[JSON records of objects]
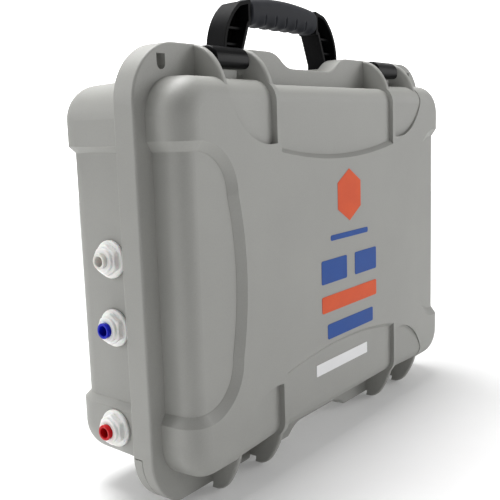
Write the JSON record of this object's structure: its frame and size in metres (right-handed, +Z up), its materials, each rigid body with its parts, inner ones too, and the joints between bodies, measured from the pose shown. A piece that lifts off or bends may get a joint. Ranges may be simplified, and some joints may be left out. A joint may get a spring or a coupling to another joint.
{
  "type": "reverse osmosis unit",
  "caption": "Portable reverse osmosis unit in a moulded protective case with a hinged lid, lever latches, folding handle and push-fit tube ports in one side.",
  "frame": {"origin": "centre of the footprint, on the floor plane that the fin feet rest on", "axes": "+X to the right seen from the lid, +Y from the lid to the back of the base, +Z up; the tube ports face -X"},
  "size_m": [0.3644, 0.1072, 0.3225],
  "materials": {
    "case_grey": "moulded warm grey, fine grain",
    "handle_black": "black, fine grain",
    "grip_rubber": "dark slate, soft touch",
    "latch_black": "black, satin",
    "fitting_white": "white acetal",
    "collet_white": "white acetal",
    "collet_blue": "blue acetal",
    "collet_red": "red acetal",
    "seal_black": "black nitrile",
    "steel": "stainless",
    "foam_charcoal": "open-cell foam",
    "plate_grey": "sheet plastic",
    "housing_white": "white, gloss",
    "media_black": "pressed carbon",
    "media_cream": "wound fibre",
    "membrane_film": "rolled film, taped",
    "tube_white": "translucent white tube",
    "label_white": "white label",
    "ink_blue": "printed blue",
    "ink_orange": "printed orange"
  },
  "bodies": {
    "case": {"base_shell": "case_grey", "hinge_pins": "steel", "latch_pins": "steel", "handle_pins": "steel", "backing_plate": "plate_grey", "plate_screws": "steel", "membrane_clips": "fitting_white", "cartridge_clips": "fitting_white", "clip_screws": "steel", "membrane_housing": "housing_white", "membrane_element": "membrane_film", "membrane_tube": "fitting_white", "membrane_cap": "housing_white", "cap_oring": "seal_black", "carbon_cartridge": "housing_white", "carbon_block": "media_black", "sediment_cartridge": "housing_white", "sediment_element": "media_cream", "elbows": "fitting_white", "feed_tube": "tube_white", "prefilter_tube": "tube_white", "membrane_feed_tube": "tube_white", "product_tube": "tube_white", "flow_restrictor": "fitting_white", "restrictor_nipple": "tube_white", "waste_tube": "tube_white", "waste_port": "fitting_white", "waste_lock_nut": "fitting_white", "waste_oring": "seal_black", "product_port": "fitting_white", "product_lock_nut": "fitting_white", "product_oring": "seal_black", "feed_port": "fitting_white", "feed_lock_nut": "fitting_white", "feed_oring": "seal_black"},
    "lid": {"lid_shell": "case_grey", "lid_gasket": "seal_black", "lid_foam": "foam_charcoal", "label_strip": "label_white", "graphic_blue": "ink_blue", "graphic_orange": "ink_orange"},
    "latch_left": {"latch_left": "latch_black"},
    "latch_right": {"latch_right": "latch_black"},
    "handle": {"handle_frame": "handle_black", "handle_grip": "grip_rubber"},
    "waste_collet": {"waste_collet": "collet_white"},
    "product_collet": {"product_collet": "collet_blue"},
    "feed_collet": {"feed_collet": "collet_red"}
  },
  "joints": [
    {"name": "lid_hinge", "type": "hinge", "parent": "case", "child": "lid", "pos_m": [0.0007, -0.01837, 0.0045], "axis": [1, 0, 0], "range_deg": [0, 90]},
    {"name": "latch_left_pivot", "type": "hinge", "parent": "case", "child": "latch_left", "pos_m": [-0.1023, -0.00737, 0.2715], "axis": [-1, 0, 0], "range_deg": [0, 100]},
    {"name": "latch_right_pivot", "type": "hinge", "parent": "case", "child": "latch_right", "pos_m": [0.1037, -0.00737, 0.2715], "axis": [-1, 0, 0], "range_deg": [0, 100]},
    {"name": "handle_fold", "type": "hinge", "parent": "case", "child": "handle", "pos_m": [0.0007, 0.00263, 0.269], "axis": [-1, 0, 0], "range_deg": [0, 90]},
    {"name": "waste_collet_push", "type": "slide", "parent": "case", "child": "waste_collet", "axis": [1, 0, 0], "range_m": [0, 0.0015]},
    {"name": "product_collet_push", "type": "slide", "parent": "case", "child": "product_collet", "axis": [1, 0, 0], "range_m": [0, 0.0015]},
    {"name": "feed_collet_push", "type": "slide", "parent": "case", "child": "feed_collet", "axis": [1, 0, 0], "range_m": [0, 0.0015]}
  ]
}
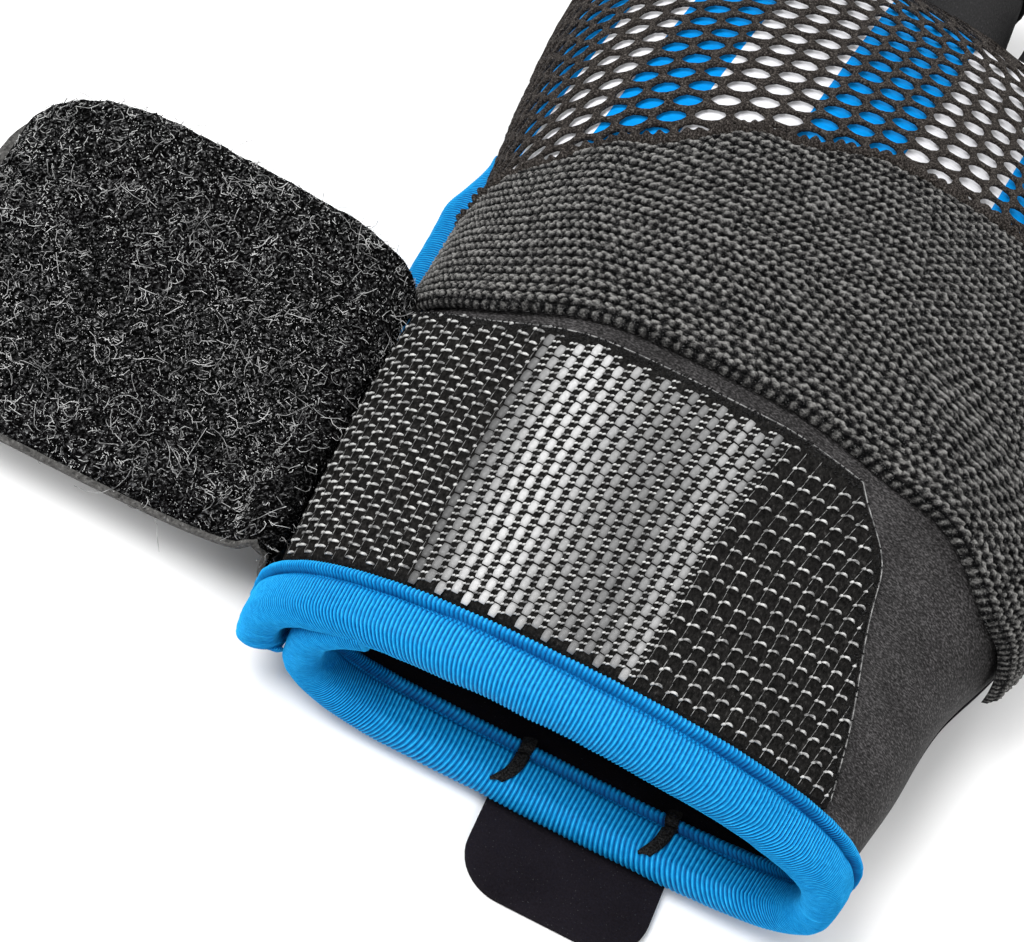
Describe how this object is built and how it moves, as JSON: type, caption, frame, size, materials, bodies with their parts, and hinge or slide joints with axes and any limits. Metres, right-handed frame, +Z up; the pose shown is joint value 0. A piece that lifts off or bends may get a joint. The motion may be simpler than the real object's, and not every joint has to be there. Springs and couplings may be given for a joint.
{
  "type": "weightlifting glove",
  "caption": "Left-hand weightlifting glove with half fingers, lying palm down, its wrist strap open: neoprene cuff, hook patch, elastic band, net over blue and white stripes.",
  "frame": {"origin": "on the flat underside of the palm, 90 mm from the wrist edge", "axes": "+Z up from the palm to the back of the hand, +Y from the wrist to the fingers, +X to the thumb"},
  "size_m": [0.1914, 0.2094, 0.0419],
  "materials": {
    "palm_suede": "matte",
    "striped_knit": "matte",
    "neoprene": "matte",
    "blue_binding": "satin",
    "elastic": "matte",
    "hook_tape": "satin",
    "net": "matte",
    "strap_cloth": "matte",
    "loop_pile": "matte",
    "stretch_cloth": "matte",
    "thread": "matte"
  },
  "bodies": {
    "root": {"palm_panel": "palm_suede", "back_panel": "striped_knit", "cuff_back": "neoprene", "binding_back": "blue_binding", "binding_palm": "blue_binding", "slit_binding": "blue_binding", "elastic_band": "elastic", "hook_patch": "hook_tape", "net_overlay": "net", "strap_backing": "strap_cloth", "strap_pile": "loop_pile", "pull_tab": "palm_suede", "bar_tack_left": "thread", "bar_tack_right": "thread", "little_sleeve": "stretch_cloth", "little_hem": "stretch_cloth", "ring_sleeve": "stretch_cloth", "ring_hem": "stretch_cloth", "middle_sleeve": "stretch_cloth", "middle_hem": "stretch_cloth", "index_sleeve": "stretch_cloth", "index_hem": "stretch_cloth", "thumb_sleeve": "stretch_cloth", "thumb_hem": "stretch_cloth"}
  },
  "joints": []
}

Work instructions
All of the lines above need to be given again exactly.

In response
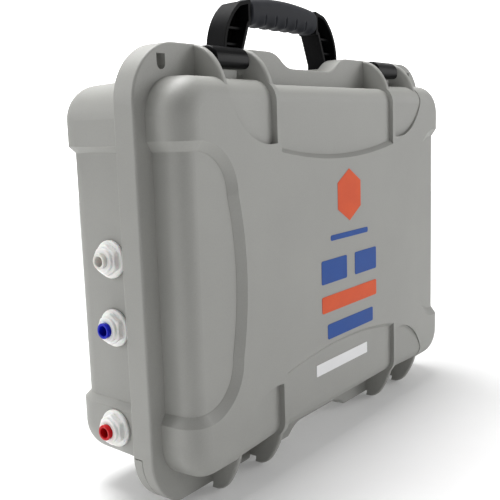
Write the JSON record of this object's structure: its frame and size in metres (right-handed, +Z up), its materials, each rigid body with its parts, inner ones too, and the joints between bodies, measured from the pose shown. A piece that lifts off or bends may get a joint. Ranges may be simplified, and some joints may be left out. A joint may get a spring or a coupling to another joint.
{
  "type": "reverse osmosis unit",
  "caption": "Portable reverse osmosis unit in a moulded protective case with a hinged lid, lever latches, folding handle and push-fit tube ports in one side.",
  "frame": {"origin": "centre of the footprint, on the floor plane that the fin feet rest on", "axes": "+X to the right seen from the lid, +Y from the lid to the back of the base, +Z up; the tube ports face -X"},
  "size_m": [0.3644, 0.1072, 0.3225],
  "materials": {
    "case_grey": "moulded warm grey, fine grain",
    "handle_black": "black, fine grain",
    "grip_rubber": "dark slate, soft touch",
    "latch_black": "black, satin",
    "fitting_white": "white acetal",
    "collet_white": "white acetal",
    "collet_blue": "blue acetal",
    "collet_red": "red acetal",
    "seal_black": "black nitrile",
    "steel": "stainless",
    "foam_charcoal": "open-cell foam",
    "plate_grey": "sheet plastic",
    "housing_white": "white, gloss",
    "media_black": "pressed carbon",
    "media_cream": "wound fibre",
    "membrane_film": "rolled film, taped",
    "tube_white": "translucent white tube",
    "label_white": "white label",
    "ink_blue": "printed blue",
    "ink_orange": "printed orange"
  },
  "bodies": {
    "case": {"base_shell": "case_grey", "hinge_pins": "steel", "latch_pins": "steel", "handle_pins": "steel", "backing_plate": "plate_grey", "plate_screws": "steel", "membrane_clips": "fitting_white", "cartridge_clips": "fitting_white", "clip_screws": "steel", "membrane_housing": "housing_white", "membrane_element": "membrane_film", "membrane_tube": "fitting_white", "membrane_cap": "housing_white", "cap_oring": "seal_black", "carbon_cartridge": "housing_white", "carbon_block": "media_black", "sediment_cartridge": "housing_white", "sediment_element": "media_cream", "elbows": "fitting_white", "feed_tube": "tube_white", "prefilter_tube": "tube_white", "membrane_feed_tube": "tube_white", "product_tube": "tube_white", "flow_restrictor": "fitting_white", "restrictor_nipple": "tube_white", "waste_tube": "tube_white", "waste_port": "fitting_white", "waste_lock_nut": "fitting_white", "waste_oring": "seal_black", "product_port": "fitting_white", "product_lock_nut": "fitting_white", "product_oring": "seal_black", "feed_port": "fitting_white", "feed_lock_nut": "fitting_white", "feed_oring": "seal_black"},
    "lid": {"lid_shell": "case_grey", "lid_gasket": "seal_black", "lid_foam": "foam_charcoal", "label_strip": "label_white", "graphic_blue": "ink_blue", "graphic_orange": "ink_orange"},
    "latch_left": {"latch_left": "latch_black"},
    "latch_right": {"latch_right": "latch_black"},
    "handle": {"handle_frame": "handle_black", "handle_grip": "grip_rubber"},
    "waste_collet": {"waste_collet": "collet_white"},
    "product_collet": {"product_collet": "collet_blue"},
    "feed_collet": {"feed_collet": "collet_red"}
  },
  "joints": [
    {"name": "lid_hinge", "type": "hinge", "parent": "case", "child": "lid", "pos_m": [0.0007, -0.01837, 0.0045], "axis": [1, 0, 0], "range_deg": [0, 90]},
    {"name": "latch_left_pivot", "type": "hinge", "parent": "case", "child": "latch_left", "pos_m": [-0.1023, -0.00737, 0.2715], "axis": [-1, 0, 0], "range_deg": [0, 100]},
    {"name": "latch_right_pivot", "type": "hinge", "parent": "case", "child": "latch_right", "pos_m": [0.1037, -0.00737, 0.2715], "axis": [-1, 0, 0], "range_deg": [0, 100]},
    {"name": "handle_fold", "type": "hinge", "parent": "case", "child": "handle", "pos_m": [0.0007, 0.00263, 0.269], "axis": [-1, 0, 0], "range_deg": [0, 90]},
    {"name": "waste_collet_push", "type": "slide", "parent": "case", "child": "waste_collet", "axis": [1, 0, 0], "range_m": [0, 0.0015]},
    {"name": "product_collet_push", "type": "slide", "parent": "case", "child": "product_collet", "axis": [1, 0, 0], "range_m": [0, 0.0015]},
    {"name": "feed_collet_push", "type": "slide", "parent": "case", "child": "feed_collet", "axis": [1, 0, 0], "range_m": [0, 0.0015]}
  ]
}
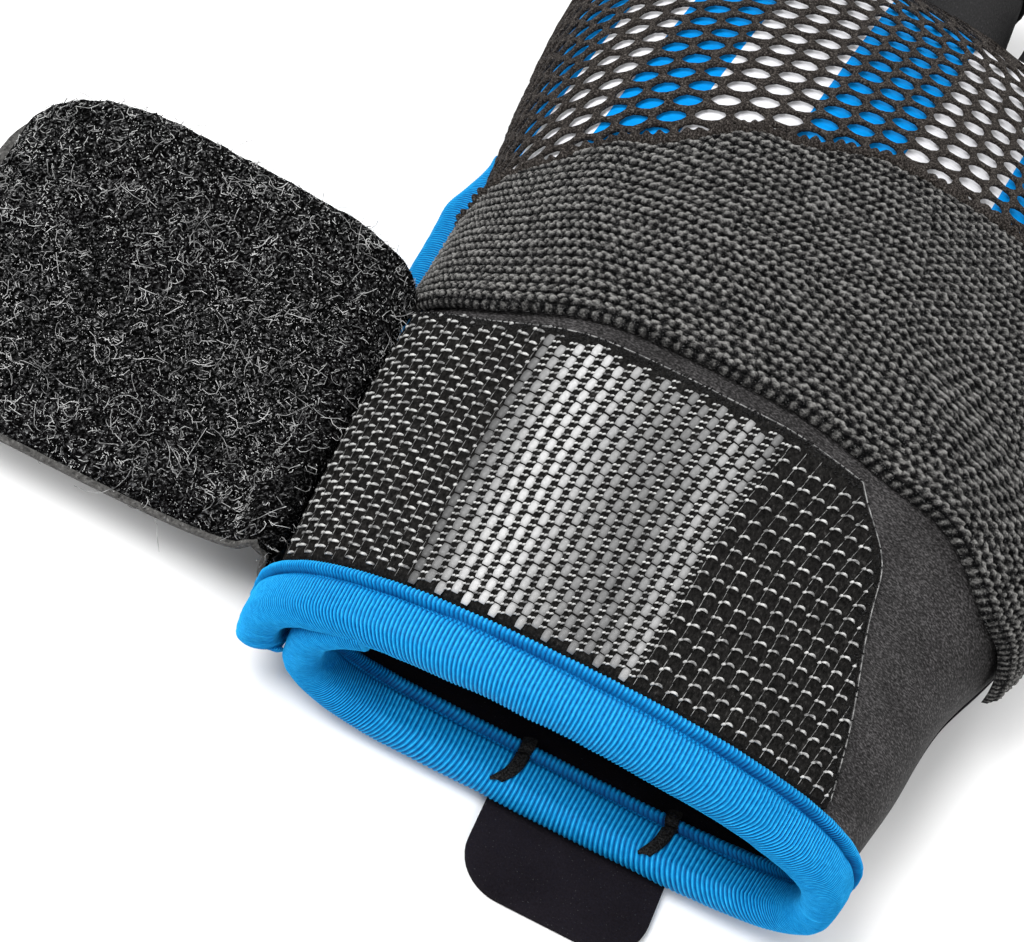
Describe how this object is built and how it moves, as JSON: type, caption, frame, size, materials, bodies with their parts, and hinge or slide joints with axes and any limits. Metres, right-handed frame, +Z up; the pose shown is joint value 0. A piece that lifts off or bends may get a joint. The motion may be simpler than the real object's, and not every joint has to be there. Springs and couplings may be given for a joint.
{
  "type": "weightlifting glove",
  "caption": "Left-hand weightlifting glove with half fingers, lying palm down, its wrist strap open: neoprene cuff, hook patch, elastic band, net over blue and white stripes.",
  "frame": {"origin": "on the flat underside of the palm, 90 mm from the wrist edge", "axes": "+Z up from the palm to the back of the hand, +Y from the wrist to the fingers, +X to the thumb"},
  "size_m": [0.1914, 0.2094, 0.0419],
  "materials": {
    "palm_suede": "matte",
    "striped_knit": "matte",
    "neoprene": "matte",
    "blue_binding": "satin",
    "elastic": "matte",
    "hook_tape": "satin",
    "net": "matte",
    "strap_cloth": "matte",
    "loop_pile": "matte",
    "stretch_cloth": "matte",
    "thread": "matte"
  },
  "bodies": {
    "root": {"palm_panel": "palm_suede", "back_panel": "striped_knit", "cuff_back": "neoprene", "binding_back": "blue_binding", "binding_palm": "blue_binding", "slit_binding": "blue_binding", "elastic_band": "elastic", "hook_patch": "hook_tape", "net_overlay": "net", "strap_backing": "strap_cloth", "strap_pile": "loop_pile", "pull_tab": "palm_suede", "bar_tack_left": "thread", "bar_tack_right": "thread", "little_sleeve": "stretch_cloth", "little_hem": "stretch_cloth", "ring_sleeve": "stretch_cloth", "ring_hem": "stretch_cloth", "middle_sleeve": "stretch_cloth", "middle_hem": "stretch_cloth", "index_sleeve": "stretch_cloth", "index_hem": "stretch_cloth", "thumb_sleeve": "stretch_cloth", "thumb_hem": "stretch_cloth"}
  },
  "joints": []
}